From these results, we can easily anticipate learning rates that are set too large, as the model fails to explore plausible paths and has a non-decreasing minima with a completely flat loss landscape. We can not easily anticipate when the learning rates are too small, as the above plot may not distinguish early convergence with a local minima with exploring a deep solution.
Thus, we analyzed how the plot landscape evolves throughout training with and without SAM. Below, we see that SAM explores the loss landscape with substantially more wide minima.
Additionally, the loss pattern of SAM can be distinguished from an improperly scaled training loss landscape with the base optimizer by the edge values. In the base optimizer, AdamW, the values return to the loss of a randomly initialized model (loss ~6). In SAM, the loss landscape is wide, and the edge loss values substantially decrease relative to the initial loss. Interestingly, it is not until the model is converging on a final solution that the loss for the edge conditions begin to increase. We speculate that this curling effect is due a sign of the model beginning to overfit the data.
Last, we found an interesting observation that small values of rho (the influence factor) with SAM still led to a remarkable improvement of the model over the base optimizer, but yet a substantially sharper loss landscape in the end. As seen below, SAM trained with rho = 1 had a much sharper loss landscape than the base optimizer.

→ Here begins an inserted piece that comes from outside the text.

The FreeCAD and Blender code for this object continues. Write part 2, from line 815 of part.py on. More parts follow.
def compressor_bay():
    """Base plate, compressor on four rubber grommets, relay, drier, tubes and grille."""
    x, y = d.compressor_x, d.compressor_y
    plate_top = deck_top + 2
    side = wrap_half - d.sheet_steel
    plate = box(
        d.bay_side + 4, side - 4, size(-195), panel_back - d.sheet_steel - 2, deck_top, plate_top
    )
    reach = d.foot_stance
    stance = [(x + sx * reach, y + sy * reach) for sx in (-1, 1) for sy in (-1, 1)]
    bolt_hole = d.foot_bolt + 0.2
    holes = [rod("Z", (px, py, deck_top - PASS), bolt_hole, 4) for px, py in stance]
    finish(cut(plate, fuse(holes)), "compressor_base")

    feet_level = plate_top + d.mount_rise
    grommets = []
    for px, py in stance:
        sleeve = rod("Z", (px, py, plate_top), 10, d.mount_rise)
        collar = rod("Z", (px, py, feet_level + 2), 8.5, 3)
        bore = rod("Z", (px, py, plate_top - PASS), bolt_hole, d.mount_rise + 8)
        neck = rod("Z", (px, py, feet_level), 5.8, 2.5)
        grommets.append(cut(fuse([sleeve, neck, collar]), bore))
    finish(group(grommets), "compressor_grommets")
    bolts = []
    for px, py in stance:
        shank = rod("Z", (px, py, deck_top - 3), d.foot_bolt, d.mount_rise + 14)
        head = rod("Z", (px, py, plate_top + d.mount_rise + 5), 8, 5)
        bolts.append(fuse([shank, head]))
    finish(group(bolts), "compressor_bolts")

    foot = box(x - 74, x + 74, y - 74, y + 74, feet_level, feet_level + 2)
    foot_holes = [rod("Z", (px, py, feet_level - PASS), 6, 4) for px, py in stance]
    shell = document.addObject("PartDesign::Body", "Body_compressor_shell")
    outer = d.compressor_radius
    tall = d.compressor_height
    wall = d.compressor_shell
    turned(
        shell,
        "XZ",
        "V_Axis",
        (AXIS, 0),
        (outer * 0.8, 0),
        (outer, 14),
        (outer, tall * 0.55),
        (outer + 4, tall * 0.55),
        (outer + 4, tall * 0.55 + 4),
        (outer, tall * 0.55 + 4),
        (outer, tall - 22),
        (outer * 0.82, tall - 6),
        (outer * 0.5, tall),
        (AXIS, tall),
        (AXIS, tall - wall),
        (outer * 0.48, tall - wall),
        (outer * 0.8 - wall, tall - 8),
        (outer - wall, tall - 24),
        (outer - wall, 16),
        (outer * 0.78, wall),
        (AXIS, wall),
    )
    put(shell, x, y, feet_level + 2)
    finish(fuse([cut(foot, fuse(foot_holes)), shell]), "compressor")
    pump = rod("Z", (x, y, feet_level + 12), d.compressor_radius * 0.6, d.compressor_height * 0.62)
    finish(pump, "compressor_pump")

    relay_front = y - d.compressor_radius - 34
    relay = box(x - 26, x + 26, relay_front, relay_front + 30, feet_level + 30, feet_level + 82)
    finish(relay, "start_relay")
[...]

Furthermore, the test accuracy of the model trained with SAM rho = 1 was closer in performance to SAM trained with rho = 5, than it was to the base optimizer.
Thus, we see how the final final training landscape of a model does not tell the full story. We anticipate the most important use of loss analysis for large models will be in hyperparameter tuning and mid-training analysis. As larger models are being trained, expertise in the loss landscape will grow in importance. We hope this blog provides a great resource for understanding how to plot, interpolate, and use loss landscapes for improving model training.